After delivering the atomic bomb for the U.S. attack on Hiroshima 70 years ago, the Indianapolis was torpedoed and sank. Its story has been all but forgotten, but 32 survivors are having a reunion.

Next week marks the 70th anniversary of one of the worst disasters in U.S. Naval history — and one of the worst shark attacks on record. But it's a story that many people don't know.

In the summer of 1945, World War II was almost over, but in the shadows of that moment comes a story of survival that changed lives forever.

If you're a movie fan, you may recognize this line from the 1975 blockbuster, Jaws: "Japanese submarine slammed two torpedoes into our side, Chief. We was coming back from the island of Tinian to Leyte. Just delivered the bomb."

That's Robert Shaw's monologue about a wartime ship sinking and shark attacks. It's a story that World War II veteran Dick Thelen knows all too well.

"July 26, we delivered the bomb. And July 30, the ship was sank," Thelen says.

Thelen's living room is full of memorabilia from the 1945 sinking of the USS Indianapolis. The bomb he's referring to is the atomic bomb dropped on Hiroshima a week later. Thelen is 88 now, but in 1945 he was just an 18-year-old sailor.

After the bomb had been delivered, the Indianapolis headed to Guam to prepare for the upcoming invasion of Japan. The date was July 30.

"It's evening. It's hot," says Doug Stanton, author of In Harm's Way, which details the survivors' experiences. "Nearly 1,200 young men are asleep on this cruiser, which is about two football fields long."

A Japanese submarine surfaced not far away, saw the silhouette of the ship on the horizon and began tracking it.

Torpedoes were fired and the ship sank in just 12 minutes.

"Everybody asked me, 'Where was you when you jumped off the ship?' I didn't jump off the ship, the ship left me," Thelen says with a laugh.
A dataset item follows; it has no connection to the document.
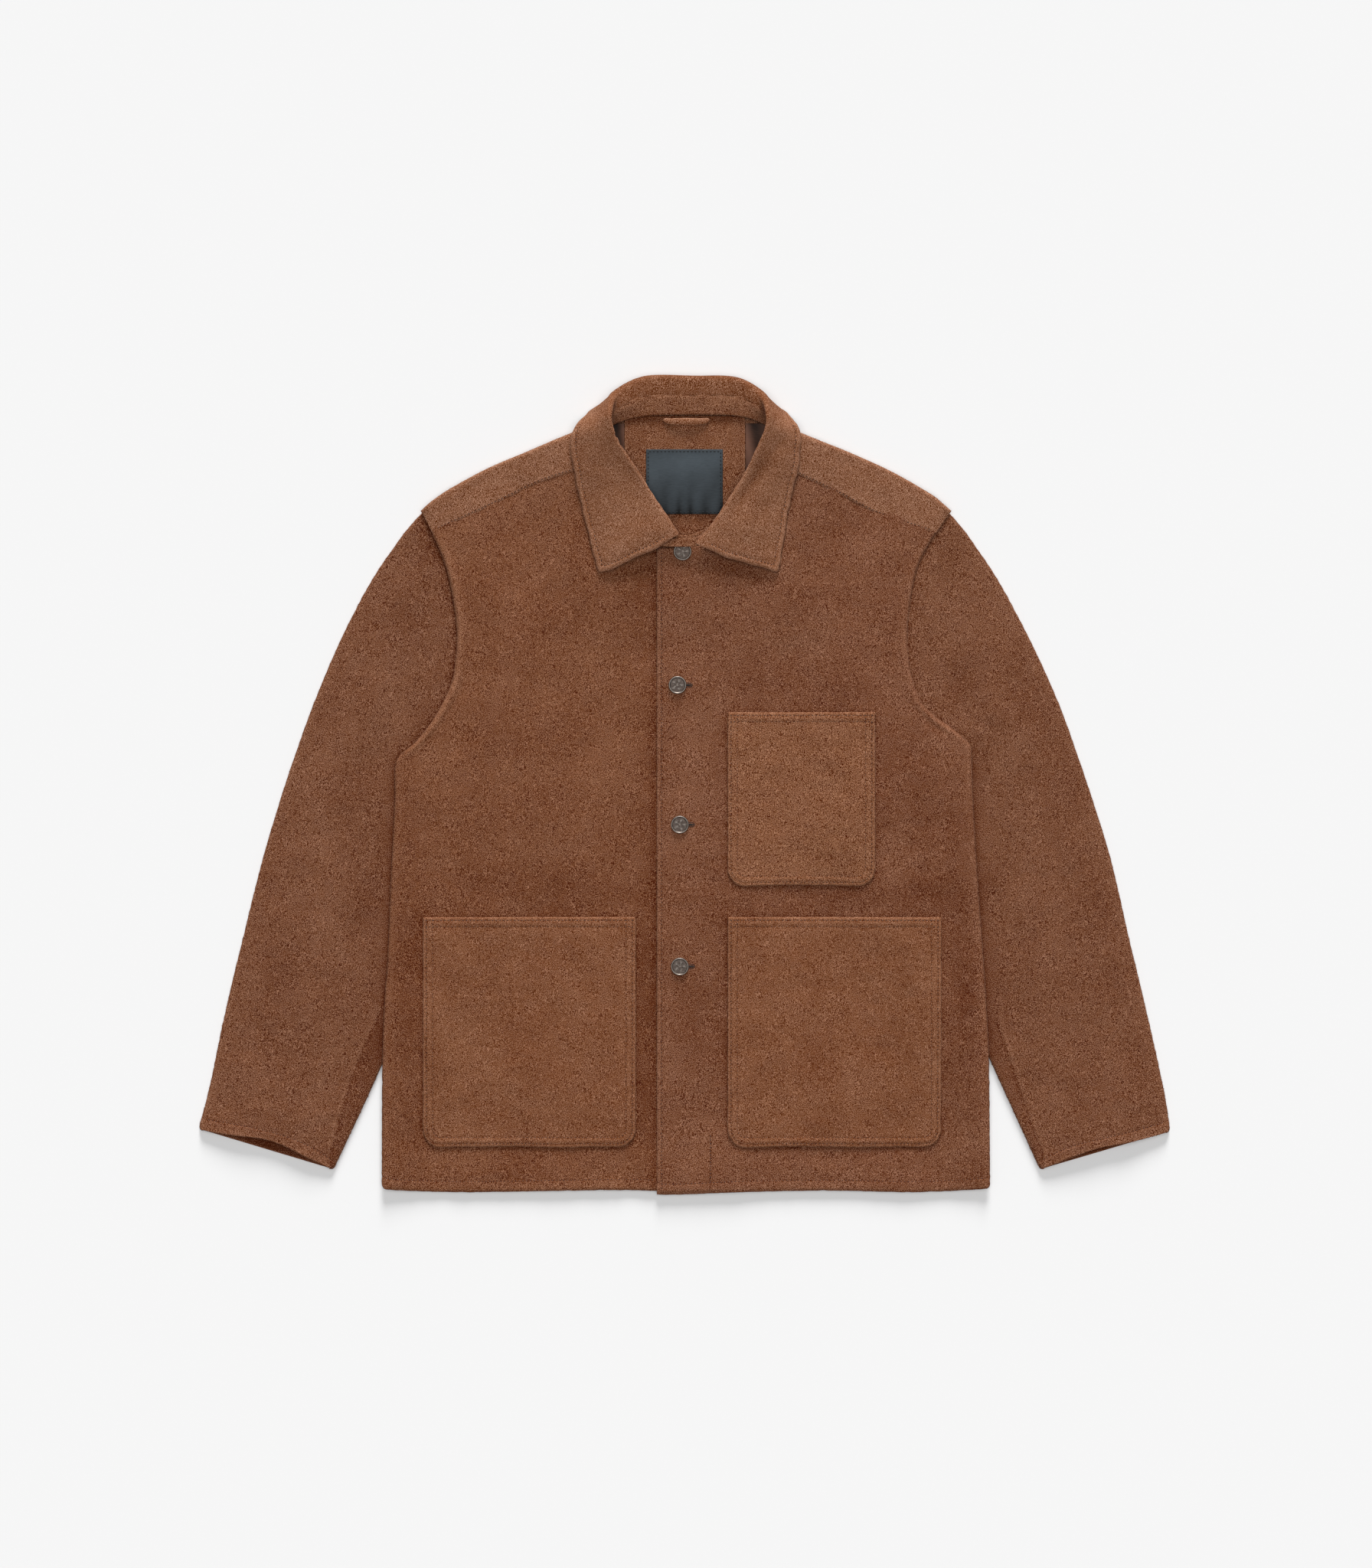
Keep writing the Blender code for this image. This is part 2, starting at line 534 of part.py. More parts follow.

There hadn't been time to get enough life boats into the water, so the survivors clung to life jackets, makeshift rafts and debris, thinking they'd be rescued within a few hours. But after two and a half days in the water, they realized help wasn't coming.

And then things got even worse. Hundreds of sharks had been feeding on those killed in the explosion. But now they turned their attention to the survivors. Thelen saw people get taken by the sharks.
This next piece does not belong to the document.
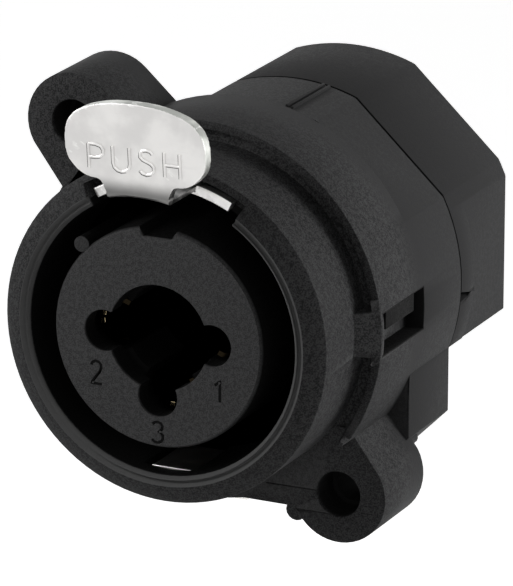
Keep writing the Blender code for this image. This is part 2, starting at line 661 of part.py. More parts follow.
def cut_blade_slit(insert, name, centre, tools):
    """The slit that the contact's blade and leg slide into from behind."""
    x, top, bottom = blade_place(name, centre)
    half = BLADE_THICKNESS / 2 + GAP
    cut(insert, block(f"blade_slit_{name}", (x - half, POCKET_START_Y + 1.0 * MM, bottom - GAP),
                      (x + half, FLANGE_BACK_Y + 1.0 * MM, top + GAP), tools))
    cut(insert, block(f"leg_slit_{name}", (x - half - 0.02 * MM, FLANGE_FRONT_Y + 0.6 * MM, LUG_BOTTOM_Z - GAP),
                      (x + half + 0.02 * MM, FLANGE_BACK_Y + 1.2 * MM, top + 0.1 * MM), tools))


def plug_contact(name, centre, parts, tools, material):
    """A rolled clip round one pin, with the blade and solder lug stamped in one piece with it."""
    x, top, bottom = blade_place(name, centre)
    facing = {"1": 0.0, "2": 180.0, "3": -90.0}[name]
    outline = [(centre[0] + u, centre[1] + v) for u, v in sector(
        CLIP_INNER_RADIUS, CLIP_OUTER_RADIUS, facing - CLIP_HALF_ANGLE, facing + CLIP_HALF_ANGLE, 18)]
    contact = plate_across(f"plug_contact_{name}", outline, CLIP_START_Y, CLIP_END_Y, parts, material)
    leg_front = FLANGE_FRONT_Y + 0.9 * MM
    leg_back = FLANGE_BACK_Y - 0.2 * MM
    start = CLIP_START_Y + 2.0 * MM
    blade = [(start, top), (leg_back, top), (leg_back, LUG_TOP_Z),
             (LUG_END_Y - 0.5 * MM, LUG_TOP_Z), (LUG_END_Y, LUG_TOP_Z - 0.5 * MM),
             (LUG_END_Y, LUG_BOTTOM_Z + 0.5 * MM), (LUG_END_Y - 0.5 * MM, LUG_BOTTOM_Z),
             (leg_front, LUG_BOTTOM_Z), (leg_front, bottom), (start, bottom)]
    join(contact, plate_along(f"blade_{name}", blade, x - BLADE_THICKNESS / 2,
                              x + BLADE_THICKNESS / 2, tools))
    cut(contact, eye(f"eye_{name}", (x, LUG_END_Y - 1.5 * MM, (LUG_TOP_Z + LUG_BOTTOM_Z) / 2),
                     "X", tools))
    smooth(contact)
    return contact


def eye(name, centre, axis, tools):
    """A cutter for a solder eye along X or Z."""
    hole = rod(name, LUG_EYE_RADIUS, -1.5 * MM, 1.5 * MM, (0.0, 0.0), tools, 16)
    hole.rotation_euler = (0.0, 0.0, math.pi / 2) if axis == "X" else (math.pi / 2, 0.0, 0.0)
    hole.location = centre
    return hole


def jack_carrier(parts, tools, material):
    """The slotted block that holds the three jack springs round the bore."""
    w, top, low = CARRIER_HALF_WIDTH, CARRIER_TOP_Z, CARRIER_BOTTOM_Z
    corner = 1.2 * MM
    outline = [(w, low), (w, top - corner), (w - corner, top), (-w + corner, top),
               (-w, top - corner), (-w, low)]
    carrier = plate_across("jack_carrier", outline, CARRIER_FRONT_Y, CARRIER_BACK_Y, parts, material)
    cut(carrier, rod("carrier_bore", JACK_BORE_RADIUS, CARRIER_FRONT_Y - 1.0 * MM,
                     CARRIER_BACK_Y + 1.0 * MM, (0.0, 0.0), tools, 40))
    cut(carrier, block("under_slot", (-CARRIER_UNDER_SLOT, CARRIER_FRONT_Y - 1.2 * MM, low - 1.0 * MM),
                       (CARRIER_UNDER_SLOT, CARRIER_BACK_Y + 1.2 * MM, 0.0), tools))
    slot_half = JACK_SPRING_HALF_WIDTH + GAP
    for side in (1, -1):
        cut(carrier, block(f"side_slot_{side}",
                           (0.0, CARRIER_FRONT_Y + CARRIER_FRONT_WALL, -slot_half),
                           (side * (CARRIER_HALF_WIDTH + 1.0 * MM), CARRIER_BACK_Y + 1.4 * MM,
                            slot_half), tools))
    smooth(carrier)
    return carrier


def jack_springs(parts, tools, material):
    """The tip, ring and sleeve springs, each bent from strip with its solder lug."""
    x, z = SIDE_SPRING_X, TOP_SPRING_Z
    tip_path = [(JACK_LUG_END_Y, x), *TIP_BENDS]
    ring_path = [(JACK_LUG_END_Y, -x), *RING_BENDS]
    sleeve_path = [(JACK_LUG_END_Y, z), *SLEEVE_BENDS]
    for name, path, plane, place, axis in (
            ("jack_tip_spring", tip_path, "YX", (x, JACK_LUG_END_Y - 1.4 * MM, 0.0), "X"),
            ("jack_ring_spring", ring_path, "YX", (-x, JACK_LUG_END_Y - 1.4 * MM, 0.0), "X"),
            ("jack_sleeve_spring", sleeve_path, "YZ", (0.0, JACK_LUG_END_Y - 1.4 * MM, z), "Z")):
        spring = bent_strip(name, rounded_path(path, 0.7 * MM), JACK_SPRING_HALF_WIDTH,
                            JACK_SPRING_THICKNESS, plane, parts, material)
        cut(spring, eye(f"{name}_eye", place, axis, tools))
        smooth(spring)


def ground_spring(parts, tools, material):
    """The strip under the bore that grounds the plug's shell, with a finger that meets the panel."""
    path = [(GROUND_START_Y, GROUND_Z), (1.6 * MM, GROUND_Z), (2.9 * MM, GROUND_Z + 0.75 * MM),
            (4.1 * MM, GROUND_Z + 0.75 * MM), (5.4 * MM, GROUND_Z), (GROUND_END_Y, GROUND_Z)]
    spring = bent_strip("ground_spring", path, GROUND_HALF_WIDTH, GROUND_THICKNESS, "YZ", parts, material)
    half = GROUND_THICKNESS / 2
    join(spring, plate_across("panel_finger", finger_outline(0.0, 0.0), FINGER_Y - half,
                              FINGER_Y + half, tools))
    smooth(spring)
    return spring


def plate_outline():
    """The push plate seen from the front, with its neck, as (x, z) points from the top round."""
    w, top, low = PLATE_HALF_WIDTH, PLATE_TOP_Z, PLATE_BOTTOM_Z
    half = [(0.0, top), (1.2 * MM, top - 0.04 * MM), (2.3 * MM, top - 0.2 * MM),
            (3.5 * MM, top - 0.55 * MM), (4.35 * MM, top - 1.05 * MM), (4.88 * MM, top - 1.75 * MM),
            (w, top - 2.6 * MM), (w, top - 3.55 * MM), (w - 0.2 * MM, top - 4.15 * MM),
            (4.5 * MM, low + 0.9 * MM), (3.85 * MM, low + 0.3 * MM), (3.1 * MM, low + 0.02 * MM),
            (NECK_HALF_WIDTH, low - 0.06 * MM), (NECK_HALF_WIDTH - 0.12 * MM, low - 0.4 * MM),
            (NECK_HALF_WIDTH - 0.24 * MM, NECK_BOTTOM_Z)]
    return half + [(-x, z) for x, z in reversed(half[1:])]


def latch_lever(parts, tools, material):
    """The cast latch: push plate, neck, arm with the hook, and the two wings it rocks on."""
    pivot = bpy.data.objects.new("latch_pivot", None)
    parts.objects.link(pivot)
    pivot.location = (0.0, PIVOT_Y, PIVOT_Z)
    bpy.context.view_layer.update()
    lever = plate_across("latch_lever", plate_outline(), PLATE_FRONT_Y, PLATE_FRONT_Y + PLATE_THICKNESS,
                         parts, material)
    for corner in lever.data.vertices:
        corner.co.y -= (corner.co.z - PLATE_LEAN_Z) * PLATE_LEAN
    join(lever, arm(tools))
    centre = (0.0, WING_ARC_Z)
    spread = math.degrees(math.asin(WING_HALF_WIDTH / WING_ARC_RADIUS))
    inner, outer = WING_ARC_RADIUS - WING_HEIGHT / 2, WING_ARC_RADIUS + WING_HEIGHT / 2
    bar = arc(outer, 90.0 - spread, 90.0 + spread, 12, centre)
    bar += arc(inner, 90.0 + spread, 90.0 - spread, 12, centre)
    join(lever, plate_across("wings", bar, WING_FRONT_Y, WING_BACK_Y, tools))
    lever.parent = pivot
    lever.matrix_parent_inverse = pivot.matrix_world.inverted()
    smooth(lever)
    return lever


def arm(tools):
    """The arched arm, rounded under its front end, with the hook under its back end."""
    front = ARM_FRONT_Y
    ring = turned("arm_ring", [
        (ARM_INNER_RADIUS, front + 0.75 * MM),
        (ARM_INNER_RADIUS + 0.13 * MM, front + 0.35 * MM),
        (ARM_INNER_RADIUS + 0.38 * MM, front + 0.1 * MM),
        (ARM_OUTER_RADIUS, front),
        (ARM_OUTER_RADIUS, -4.6 * MM),
        (ARM_REAR_OUTER_RADIUS, -3.0 * MM),
        (ARM_REAR_OUTER_RADIUS, ARM_END_Y),
        (ARM_REAR_INNER_RADIUS, ARM_END_Y),
        (ARM_REAR_INNER_RADIUS, -3.0 * MM),
        (ARM_INNER_RADIUS, -4.6 * MM),
    ], tools)
    combine(ring, block("arm_width", (-ARM_HALF_WIDTH, front - 1.0 * MM, 8.0 * MM),
                        (ARM_HALF_WIDTH, ARM_END_Y + 1.0 * MM, 12.0 * MM), tools), "INTERSECT")
    root = ARM_REAR_INNER_RADIUS + 0.2 * MM
    side_view = [(HOOK_START_Y, root), (HOOK_START_Y + 0.2 * MM, ARM_REAR_INNER_RADIUS - 0.35 * MM),
                 (HOOK_END_Y - 0.6 * MM, HOOK_TIP_RADIUS), (HOOK_END_Y, HOOK_TIP_RADIUS), (HOOK_END_Y, root)]
    join(ring, plate_along("hook", side_view, -1.7 * MM, 1.7 * MM, tools))
    return ring


def latch_spring(parts, tools, material):
    """The leaf that presses the latch arm down into the bore."""
    top = CHANNEL_ROOF_RADIUS - GAP - SPRING_THICKNESS
    rest = ARM_REAR_OUTER_RADIUS + GAP + SPRING_THICKNESS / 2
    path = [(CHANNEL_END_Y - GAP, top), (6.0 * MM, top), (3.0 * MM, rest), (2.2 * MM, rest),
            (1.5 * MM, rest + 0.35 * MM)]
    spring = bent_strip("latch_spring", rounded_path(path, 0.8 * MM), SPRING_HALF_WIDTH,
                        SPRING_THICKNESS, "YZ", parts, material)
    smooth(spring)
    return spring


def main():
    clear_scene()
    parts = make_collection("combination_panel_socket")
    tools = make_collection("cutters")
    shell_black = make_material("moulded_black", (0.03, 0.03, 0.031), 0.55)
    insert_black = make_material("insert_black", (0.025, 0.025, 0.026), 0.6)
    nickel = make_material("cast_nickel", (0.72, 0.71, 0.68), 0.28, 1.0)
    gold = make_material("gold_plate", (0.86, 0.62, 0.27), 0.3, 1.0)
    silver = make_material("tinned_strip", (0.74, 0.73, 0.7), 0.35, 1.0)
    front_shell(parts, tools, shell_black)
    rear_shell(parts, tools, shell_black)
    contact_insert(parts, tools, insert_black)
    for name, centre in pin_centres():
        plug_contact(name, centre, parts, tools, gold)
    jack_carrier(parts, tools, insert_black)
    jack_springs(parts, tools, silver)
    ground_spring(parts, tools, silver)
    latch_lever(parts, tools, nickel)
    latch_spring(parts, tools, silver)


main()
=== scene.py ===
"""Looks of the combined panel socket: finishes, lettering, the fine cast latch, camera and light.

Metres, +Z up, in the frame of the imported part: the socket faces -Y and its axis is the Y axis. The
origin lies in the plane of the front faces of the two screw ears.
"""

import json
import logging
import math
from collections.abc import Sequence
from dataclasses import dataclass
from enum import Enum

import bmesh
import bpy
from mathutils import Matrix, Vector

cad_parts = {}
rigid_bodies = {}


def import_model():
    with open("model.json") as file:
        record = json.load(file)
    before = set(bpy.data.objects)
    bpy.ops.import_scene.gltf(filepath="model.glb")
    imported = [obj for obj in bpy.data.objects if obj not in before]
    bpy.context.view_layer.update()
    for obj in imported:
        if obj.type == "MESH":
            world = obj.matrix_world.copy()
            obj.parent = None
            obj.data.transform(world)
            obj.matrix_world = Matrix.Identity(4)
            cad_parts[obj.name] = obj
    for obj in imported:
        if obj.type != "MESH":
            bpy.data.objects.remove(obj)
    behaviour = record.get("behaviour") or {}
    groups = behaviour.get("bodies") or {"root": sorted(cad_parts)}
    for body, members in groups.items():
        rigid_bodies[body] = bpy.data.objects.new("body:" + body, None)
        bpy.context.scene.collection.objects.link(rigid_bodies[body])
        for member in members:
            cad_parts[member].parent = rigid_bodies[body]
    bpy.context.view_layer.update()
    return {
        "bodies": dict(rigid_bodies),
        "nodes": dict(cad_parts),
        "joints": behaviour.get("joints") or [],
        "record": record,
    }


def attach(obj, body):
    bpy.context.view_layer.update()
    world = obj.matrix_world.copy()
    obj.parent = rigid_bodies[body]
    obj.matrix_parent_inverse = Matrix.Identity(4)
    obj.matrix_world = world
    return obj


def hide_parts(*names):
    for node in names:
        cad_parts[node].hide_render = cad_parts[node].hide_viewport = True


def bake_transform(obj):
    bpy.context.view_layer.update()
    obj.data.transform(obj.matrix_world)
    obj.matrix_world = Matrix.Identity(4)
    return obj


LOG = logging.getLogger("panel_socket")
MM = 0.001
WELD_GAP = 0.002 * MM

Point = tuple[float, float]
Colour = tuple[float, float, float]
Socket = bpy.types.NodeSocket


class Body(Enum):
    """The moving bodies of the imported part."""

    HOUSING = "housing"
    LATCH = "latch"


class Slot(Enum):
    """The material slots of the record."""

    SHELL = "moulded_black"
    INSERT = "insert_black"
    LATCH = "cast_nickel"
    CONTACT = "gold_plate"
    STRIP = "tinned_strip"


class Coat(Enum):
    """The finishes."""

    SHELL = "shell"
    INSERT = "insert"
    CARRIER = "carrier"
    # Painted shade: near-black floors laid in the engraved numbers.
    GROOVE_SHADE = "engraved"
    LATCH = "latch"
    # Painted shade: a darker copy of the latch finish for the plate's side faces.
    LATCH_SHADED_SIDE = "latch edge"
    # Painted shadow: a near-black copy of the latch finish under the raised word.
    LATCH_PAINTED_SHADOW = "latch grime"
    CONTACT = "contact"
    # Painted glint: a lighter gold for small bars on the clips' front edges.
    CONTACT_GLINT = "contact tip"
    STRIP = "strip"


# Shader node groups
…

"Years ago, I wouldn't be talking about it to you or anybody else. I wouldn't talk about it for years," Thelen says.

Meanwhile, the Indianapolis' mission had fallen through the cracks of wartime secrecy, and the Navy didn't realize the ship was missing. Five days had passed when a pilot named Chuck Gwinn happened to be flying over open water.

"Chuck looked down at the exact same time they were flying over an oil slick." Thelen says. "Now if he'd looked any other way or wouldn't have flew that direction, he wouldn't have seen us. None of us would have survived."

About 900 men survived the torpedo attack after the ship sank. By the time of the rescue only 321 survivors were pulled from the water.

A few days later, on Aug. 6, the first atomic bomb hit an enemy target, and soon after, World War II was over. Thelen came home to Lansing, Mich., got a job driving a truck, got married and raised a family. But he rarely talked about his ordeal. Most of the men didn't, until the story entered pop culture in 1975.

Some survivors actually went to see Jaws together and began talking about their experience publicly for the first time. But not Thelen.

"I did not go see the movie. That and Titanic. Didn't go see that either. I see one ship sink, I don't want to see another one," he says.

Thelen has stayed in touch with many of his fellow survivors by attending reunions each year. This year's is taking place in Indianapolis this weekend.